Data to process:
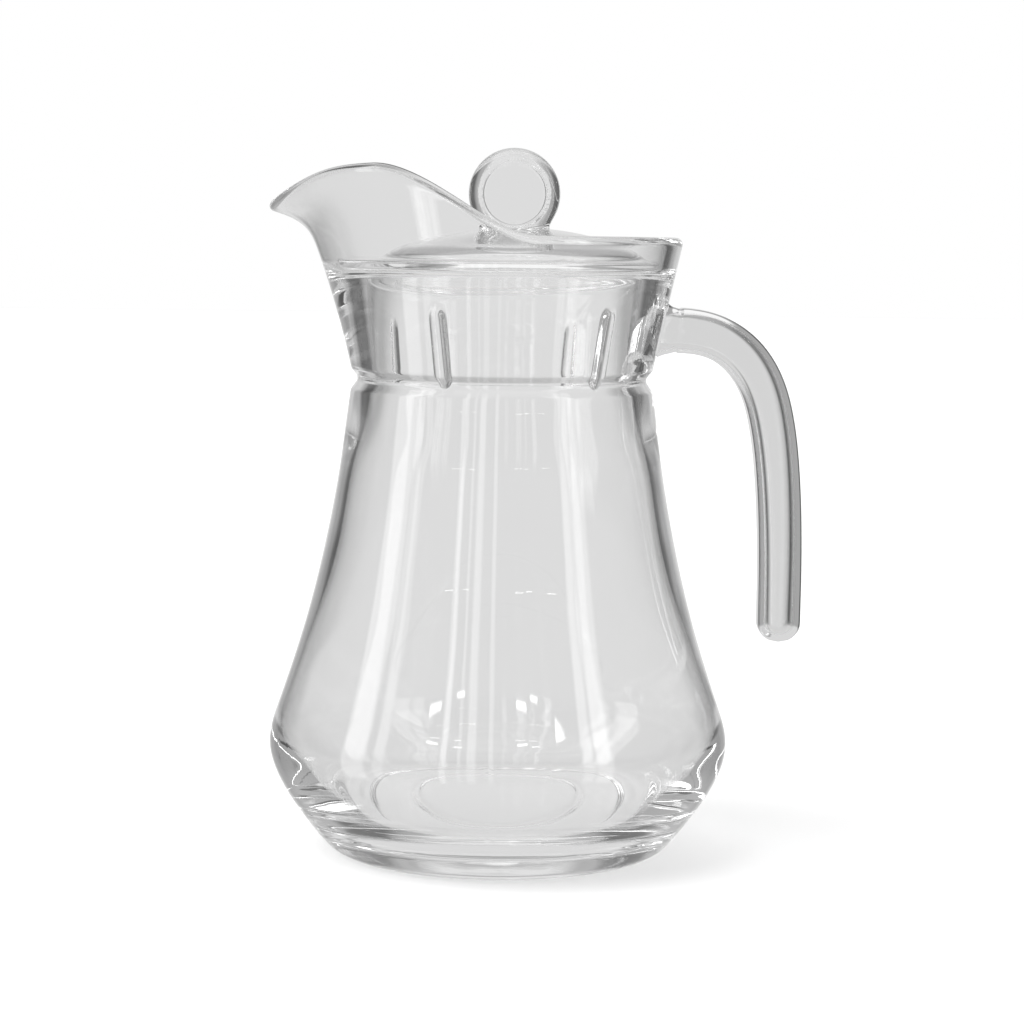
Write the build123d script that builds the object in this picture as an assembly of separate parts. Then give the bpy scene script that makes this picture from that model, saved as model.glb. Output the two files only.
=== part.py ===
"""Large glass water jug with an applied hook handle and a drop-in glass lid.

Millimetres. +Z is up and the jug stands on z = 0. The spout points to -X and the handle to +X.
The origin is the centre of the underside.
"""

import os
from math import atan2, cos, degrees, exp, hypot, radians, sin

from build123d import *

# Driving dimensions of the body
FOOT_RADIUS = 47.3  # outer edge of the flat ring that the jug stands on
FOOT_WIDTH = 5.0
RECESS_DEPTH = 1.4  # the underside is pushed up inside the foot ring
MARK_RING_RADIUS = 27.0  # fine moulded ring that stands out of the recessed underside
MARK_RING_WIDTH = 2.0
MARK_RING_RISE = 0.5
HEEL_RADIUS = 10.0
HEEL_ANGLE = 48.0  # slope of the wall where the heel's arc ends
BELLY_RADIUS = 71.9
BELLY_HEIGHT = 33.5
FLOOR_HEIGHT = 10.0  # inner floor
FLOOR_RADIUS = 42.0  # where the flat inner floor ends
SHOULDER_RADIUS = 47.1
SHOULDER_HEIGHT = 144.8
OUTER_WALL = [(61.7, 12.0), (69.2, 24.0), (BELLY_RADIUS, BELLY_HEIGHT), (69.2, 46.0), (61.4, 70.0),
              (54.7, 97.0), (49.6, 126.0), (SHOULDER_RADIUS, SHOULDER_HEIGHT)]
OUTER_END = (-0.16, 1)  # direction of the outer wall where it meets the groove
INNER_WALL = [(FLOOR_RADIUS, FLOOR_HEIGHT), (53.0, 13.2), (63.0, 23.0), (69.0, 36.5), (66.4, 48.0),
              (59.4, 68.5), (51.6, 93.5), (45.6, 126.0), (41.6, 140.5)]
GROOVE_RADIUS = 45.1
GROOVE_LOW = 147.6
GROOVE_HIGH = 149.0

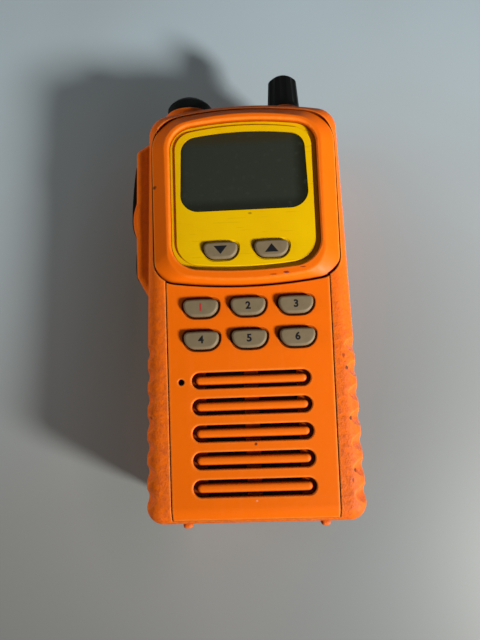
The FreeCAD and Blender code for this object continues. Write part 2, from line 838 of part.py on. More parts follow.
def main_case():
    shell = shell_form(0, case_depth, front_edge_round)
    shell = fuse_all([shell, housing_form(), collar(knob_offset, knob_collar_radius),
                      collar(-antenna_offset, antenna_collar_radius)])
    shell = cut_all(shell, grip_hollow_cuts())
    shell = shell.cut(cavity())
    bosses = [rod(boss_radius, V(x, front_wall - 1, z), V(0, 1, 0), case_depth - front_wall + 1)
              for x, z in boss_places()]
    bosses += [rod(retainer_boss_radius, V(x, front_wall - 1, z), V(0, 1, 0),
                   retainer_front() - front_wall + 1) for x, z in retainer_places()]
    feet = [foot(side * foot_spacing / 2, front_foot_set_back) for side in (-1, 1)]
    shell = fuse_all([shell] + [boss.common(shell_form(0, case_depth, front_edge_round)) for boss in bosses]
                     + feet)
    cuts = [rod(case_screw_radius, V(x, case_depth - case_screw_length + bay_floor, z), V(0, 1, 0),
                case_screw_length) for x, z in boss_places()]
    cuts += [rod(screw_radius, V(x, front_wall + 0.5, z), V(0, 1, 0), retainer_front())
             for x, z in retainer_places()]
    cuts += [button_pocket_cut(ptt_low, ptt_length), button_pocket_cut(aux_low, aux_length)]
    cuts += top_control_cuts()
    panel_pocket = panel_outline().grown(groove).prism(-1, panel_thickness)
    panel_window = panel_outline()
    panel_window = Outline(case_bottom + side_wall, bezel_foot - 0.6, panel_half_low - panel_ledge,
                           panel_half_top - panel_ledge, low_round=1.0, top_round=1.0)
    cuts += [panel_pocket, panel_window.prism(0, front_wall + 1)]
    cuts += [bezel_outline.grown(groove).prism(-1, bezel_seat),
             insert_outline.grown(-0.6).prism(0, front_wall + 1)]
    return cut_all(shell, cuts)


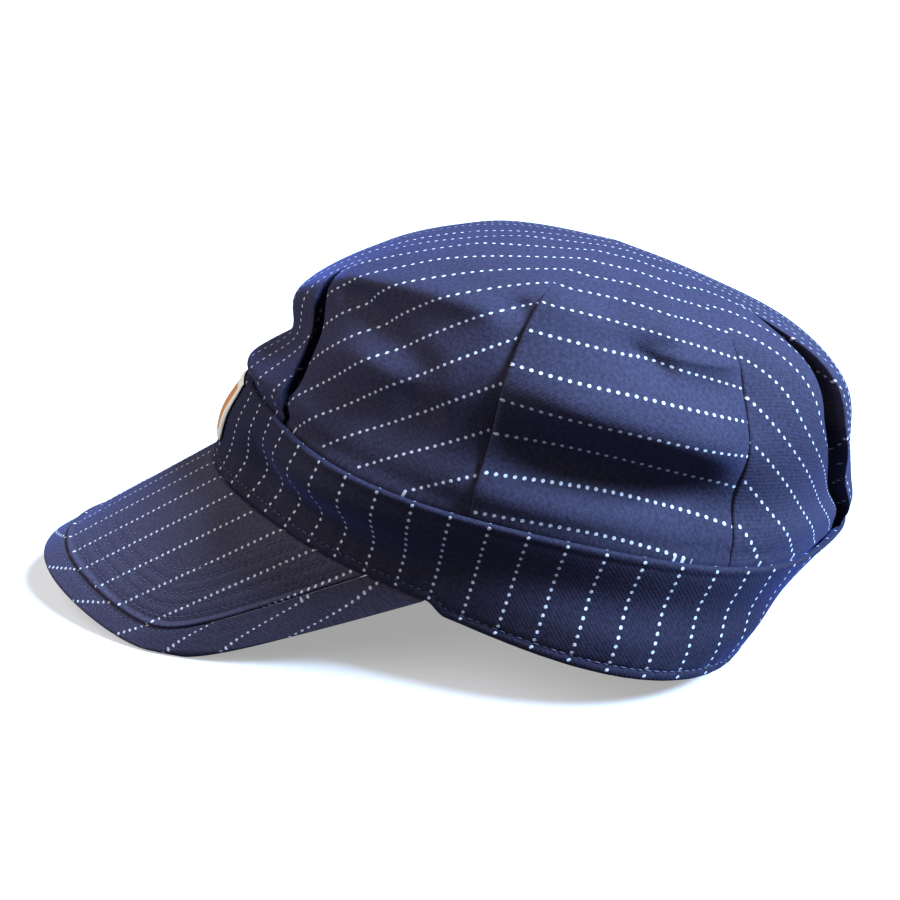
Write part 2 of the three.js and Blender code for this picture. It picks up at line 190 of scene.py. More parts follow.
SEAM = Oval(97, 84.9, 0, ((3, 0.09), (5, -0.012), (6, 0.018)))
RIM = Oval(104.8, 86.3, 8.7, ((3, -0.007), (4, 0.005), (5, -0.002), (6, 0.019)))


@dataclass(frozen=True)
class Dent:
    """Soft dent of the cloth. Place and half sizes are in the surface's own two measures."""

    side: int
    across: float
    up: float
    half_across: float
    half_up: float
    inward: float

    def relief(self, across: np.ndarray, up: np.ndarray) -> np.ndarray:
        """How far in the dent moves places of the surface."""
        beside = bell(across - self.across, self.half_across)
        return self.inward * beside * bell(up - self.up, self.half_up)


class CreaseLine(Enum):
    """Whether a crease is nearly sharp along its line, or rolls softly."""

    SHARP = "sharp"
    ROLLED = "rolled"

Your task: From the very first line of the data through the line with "from build123d import *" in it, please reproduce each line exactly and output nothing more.

Solved problem:
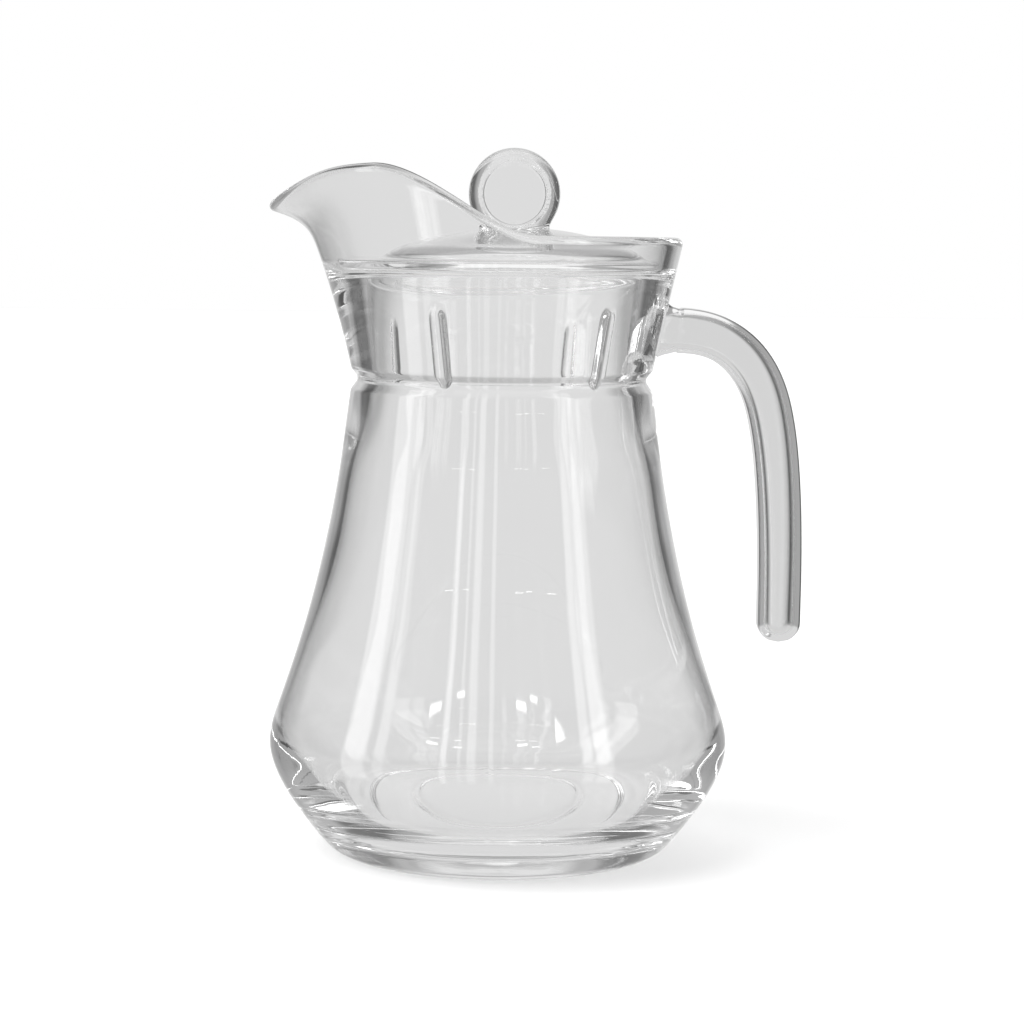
Write the build123d script that builds the object in this picture as an assembly of separate parts. Then give the bpy scene script that makes this picture from that model, saved as model.glb. Output the two files only.
=== part.py ===
"""Large glass water jug with an applied hook handle and a drop-in glass lid.

Millimetres. +Z is up and the jug stands on z = 0. The spout points to -X and the handle to +X.
The origin is the centre of the underside.
"""

import os
from math import atan2, cos, degrees, exp, hypot, radians, sin

from build123d import *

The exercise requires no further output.